Do this> Reproduce the material exactly, omitting nothing.

Available data>
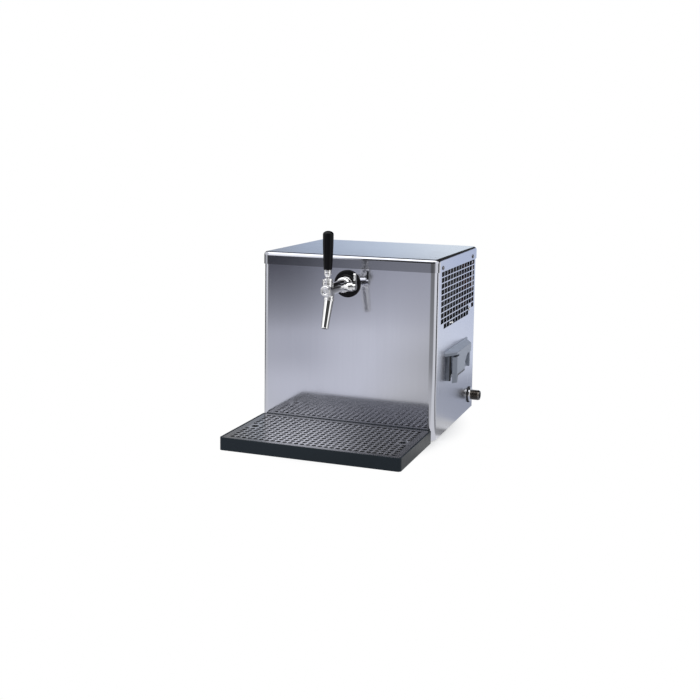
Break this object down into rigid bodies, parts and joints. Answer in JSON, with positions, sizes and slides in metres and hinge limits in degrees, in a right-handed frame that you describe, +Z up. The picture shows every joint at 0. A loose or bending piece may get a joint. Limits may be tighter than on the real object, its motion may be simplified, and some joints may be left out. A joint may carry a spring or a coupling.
{
  "type": "beer cooler with tap and drip tray",
  "caption": "Counter-top flow-through beer cooler: box casing with vents and side grips, lever tap with flow control, side beer inlet, drip tray with perforated grid.",
  "frame": {"origin": "bottom centre of the whole part's box, on the counter", "axes": "+X to the right towards the beer inlet, +Y from the tap to the rear panel, +Z up"},
  "size_m": [0.39, 0.5188, 0.3936],
  "materials": {
    "stainless_brushed": "fine vertical brush, satin",
    "lid_steel": "satin, slightly glossy",
    "grid_steel": "satin",
    "zinc_steel": "dull zinc",
    "screw_steel": "bright",
    "chrome": "polished",
    "black_gloss": "glossy",
    "black_matt": "satin",
    "tray_plastic": "fine grain",
    "grip_plastic": "fine grain",
    "rubber": "matt",
    "aluminium": "cast",
    "foam": "rigid foam",
    "beer_hose": "smooth",
    "compressor_black": "semi-gloss enamel",
    "copper": "drawn",
    "motor_grey": "satin"
  },
  "bodies": {
    "casing": {"casing_wrap": "stainless_brushed", "rear_panel": "stainless_brushed", "base_pan": "zinc_steel", "rubber_feet": "rubber", "lid": "lid_steel", "lid_screws": "screw_steel", "panel_screws": "screw_steel", "rear_screws": "screw_steel", "grip_right": "grip_plastic", "grip_left": "grip_plastic", "tap_rosette": "black_gloss", "tap_shank": "chrome", "shank_nut": "chrome", "coupling_nut": "chrome", "tap_body": "chrome", "tap_front_cap": "chrome", "tap_bonnet": "chrome", "tap_spout": "chrome", "cooling_block": "aluminium", "insulation_lower": "foam", "insulation_upper": "foam", "beer_inlet_line": "beer_hose", "beer_outlet_line": "beer_hose", "compressor": "compressor_black", "compressor_grommets": "rubber", "compressor_bolts": "zinc_steel", "start_relay_box": "black_matt", "suction_line": "copper", "discharge_line": "copper", "liquid_line": "copper", "filter_drier": "copper", "capillary_tube": "copper", "condenser_coil": "copper", "condenser_fins": "aluminium", "condenser_frame": "zinc_steel", "fan_shroud": "zinc_steel", "fan_motor": "motor_grey", "fan_bracket": "zinc_steel", "thermostat": "black_matt", "thermostat_probe": "copper", "switch_housing": "black_matt", "mains_inlet": "black_matt", "inlet_gasket": "rubber", "inlet_flange_nut": "chrome", "inlet_stub": "chrome", "inlet_lock_nut": "chrome"},
    "tap_lever": {"tap_lever_stem": "chrome", "handle_ferrule": "chrome", "tap_handle": "black_gloss"},
    "tap_piston": {"tap_piston": "chrome", "piston_seal": "rubber"},
    "compensator_lever": {"compensator_lever": "chrome"},
    "compensator_cone": {"compensator_cone": "black_matt"},
    "fan_rotor": {"fan_rotor": "black_matt"},
    "thermostat_knob": {"thermostat_knob": "black_matt"},
    "switch_rocker": {"switch_rocker": "black_gloss"},
    "drip_tray": {"drip_tray": "tray_plastic"},
    "drip_grid": {"drip_grid": "grid_steel"}
  },
  "joints": [
    {"name": "tap_lever_tilt", "type": "hinge", "parent": "casing", "child": "tap_lever", "pos_m": [-0.003, -0.1694, 0.299], "axis": [1, 0, 0], "range_deg": [-10, 25]},
    {"name": "tap_piston_slide", "type": "slide", "parent": "casing", "child": "tap_piston", "axis": [0, 1, 0], "range_m": [-0.002, 0.004]},
    {"name": "compensator_lever_turn", "type": "hinge", "parent": "casing", "child": "compensator_lever", "pos_m": [0.0215, -0.1034, 0.287], "axis": [1, 0, 0], "range_deg": [-60, 60]},
    {"name": "compensator_cone_slide", "type": "slide", "parent": "casing", "child": "compensator_cone", "axis": [0, 1, 0], "range_m": [-0.0018, 0.0018]},
    {"name": "fan_spin", "type": "hinge", "parent": "casing", "child": "fan_rotor", "pos_m": [-0.003, 0.0836, 0.255], "axis": [1, 0, 0], "continuous": true},
    {"name": "thermostat_turn", "type": "hinge", "parent": "casing", "child": "thermostat_knob", "pos_m": [-0.113, 0.2428, 0.25], "axis": [0, 1, 0], "range_deg": [0, 270]},
    {"name": "switch_rock", "type": "hinge", "parent": "casing", "child": "switch_rocker", "pos_m": [-0.063, 0.2383, 0.048], "axis": [1, 0, 0], "range_deg": [0, 14]},
    {"name": "drip_tray_pull", "type": "slide", "parent": "casing", "child": "drip_tray", "axis": [0, -1, 0], "range_m": [0, 0.15]},
    {"name": "drip_grid_lift", "type": "slide", "parent": "drip_tray", "child": "drip_grid", "axis": [0, 0, 1], "range_m": [0, 0.05]}
  ],
  "couplings": [
    {"joint": "tap_piston_slide", "follows": "tap_lever_tilt", "m_per_rad": 0.0087},
    {"joint": "compensator_cone_slide", "follows": "compensator_lever_turn", "m_per_rad": -0.0017}
  ]
}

Solution>
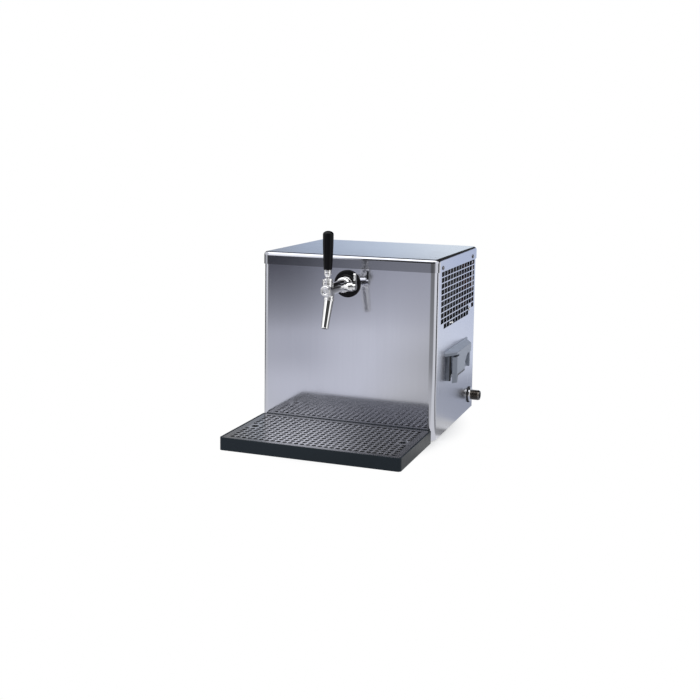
Break this object down into rigid bodies, parts and joints. Answer in JSON, with positions, sizes and slides in metres and hinge limits in degrees, in a right-handed frame that you describe, +Z up. The picture shows every joint at 0. A loose or bending piece may get a joint. Limits may be tighter than on the real object, its motion may be simplified, and some joints may be left out. A joint may carry a spring or a coupling.
{
  "type": "beer cooler with tap and drip tray",
  "caption": "Counter-top flow-through beer cooler: box casing with vents and side grips, lever tap with flow control, side beer inlet, drip tray with perforated grid.",
  "frame": {"origin": "bottom centre of the whole part's box, on the counter", "axes": "+X to the right towards the beer inlet, +Y from the tap to the rear panel, +Z up"},
  "size_m": [0.39, 0.5188, 0.3936],
  "materials": {
    "stainless_brushed": "fine vertical brush, satin",
    "lid_steel": "satin, slightly glossy",
    "grid_steel": "satin",
    "zinc_steel": "dull zinc",
    "screw_steel": "bright",
    "chrome": "polished",
    "black_gloss": "glossy",
    "black_matt": "satin",
    "tray_plastic": "fine grain",
    "grip_plastic": "fine grain",
    "rubber": "matt",
    "aluminium": "cast",
    "foam": "rigid foam",
    "beer_hose": "smooth",
    "compressor_black": "semi-gloss enamel",
    "copper": "drawn",
    "motor_grey": "satin"
  },
  "bodies": {
    "casing": {"casing_wrap": "stainless_brushed", "rear_panel": "stainless_brushed", "base_pan": "zinc_steel", "rubber_feet": "rubber", "lid": "lid_steel", "lid_screws": "screw_steel", "panel_screws": "screw_steel", "rear_screws": "screw_steel", "grip_right": "grip_plastic", "grip_left": "grip_plastic", "tap_rosette": "black_gloss", "tap_shank": "chrome", "shank_nut": "chrome", "coupling_nut": "chrome", "tap_body": "chrome", "tap_front_cap": "chrome", "tap_bonnet": "chrome", "tap_spout": "chrome", "cooling_block": "aluminium", "insulation_lower": "foam", "insulation_upper": "foam", "beer_inlet_line": "beer_hose", "beer_outlet_line": "beer_hose", "compressor": "compressor_black", "compressor_grommets": "rubber", "compressor_bolts": "zinc_steel", "start_relay_box": "black_matt", "suction_line": "copper", "discharge_line": "copper", "liquid_line": "copper", "filter_drier": "copper", "capillary_tube": "copper", "condenser_coil": "copper", "condenser_fins": "aluminium", "condenser_frame": "zinc_steel", "fan_shroud": "zinc_steel", "fan_motor": "motor_grey", "fan_bracket": "zinc_steel", "thermostat": "black_matt", "thermostat_probe": "copper", "switch_housing": "black_matt", "mains_inlet": "black_matt", "inlet_gasket": "rubber", "inlet_flange_nut": "chrome", "inlet_stub": "chrome", "inlet_lock_nut": "chrome"},
    "tap_lever": {"tap_lever_stem": "chrome", "handle_ferrule": "chrome", "tap_handle": "black_gloss"},
    "tap_piston": {"tap_piston": "chrome", "piston_seal": "rubber"},
    "compensator_lever": {"compensator_lever": "chrome"},
    "compensator_cone": {"compensator_cone": "black_matt"},
    "fan_rotor": {"fan_rotor": "black_matt"},
    "thermostat_knob": {"thermostat_knob": "black_matt"},
    "switch_rocker": {"switch_rocker": "black_gloss"},
    "drip_tray": {"drip_tray": "tray_plastic"},
    "drip_grid": {"drip_grid": "grid_steel"}
  },
  "joints": [
    {"name": "tap_lever_tilt", "type": "hinge", "parent": "casing", "child": "tap_lever", "pos_m": [-0.003, -0.1694, 0.299], "axis": [1, 0, 0], "range_deg": [-10, 25]},
    {"name": "tap_piston_slide", "type": "slide", "parent": "casing", "child": "tap_piston", "axis": [0, 1, 0], "range_m": [-0.002, 0.004]},
    {"name": "compensator_lever_turn", "type": "hinge", "parent": "casing", "child": "compensator_lever", "pos_m": [0.0215, -0.1034, 0.287], "axis": [1, 0, 0], "range_deg": [-60, 60]},
    {"name": "compensator_cone_slide", "type": "slide", "parent": "casing", "child": "compensator_cone", "axis": [0, 1, 0], "range_m": [-0.0018, 0.0018]},
    {"name": "fan_spin", "type": "hinge", "parent": "casing", "child": "fan_rotor", "pos_m": [-0.003, 0.0836, 0.255], "axis": [1, 0, 0], "continuous": true},
    {"name": "thermostat_turn", "type": "hinge", "parent": "casing", "child": "thermostat_knob", "pos_m": [-0.113, 0.2428, 0.25], "axis": [0, 1, 0], "range_deg": [0, 270]},
    {"name": "switch_rock", "type": "hinge", "parent": "casing", "child": "switch_rocker", "pos_m": [-0.063, 0.2383, 0.048], "axis": [1, 0, 0], "range_deg": [0, 14]},
    {"name": "drip_tray_pull", "type": "slide", "parent": "casing", "child": "drip_tray", "axis": [0, -1, 0], "range_m": [0, 0.15]},
    {"name": "drip_grid_lift", "type": "slide", "parent": "drip_tray", "child": "drip_grid", "axis": [0, 0, 1], "range_m": [0, 0.05]}
  ],
  "couplings": [
    {"joint": "tap_piston_slide", "follows": "tap_lever_tilt", "m_per_rad": 0.0087},
    {"joint": "compensator_cone_slide", "follows": "compensator_lever_turn", "m_per_rad": -0.0017}
  ]
}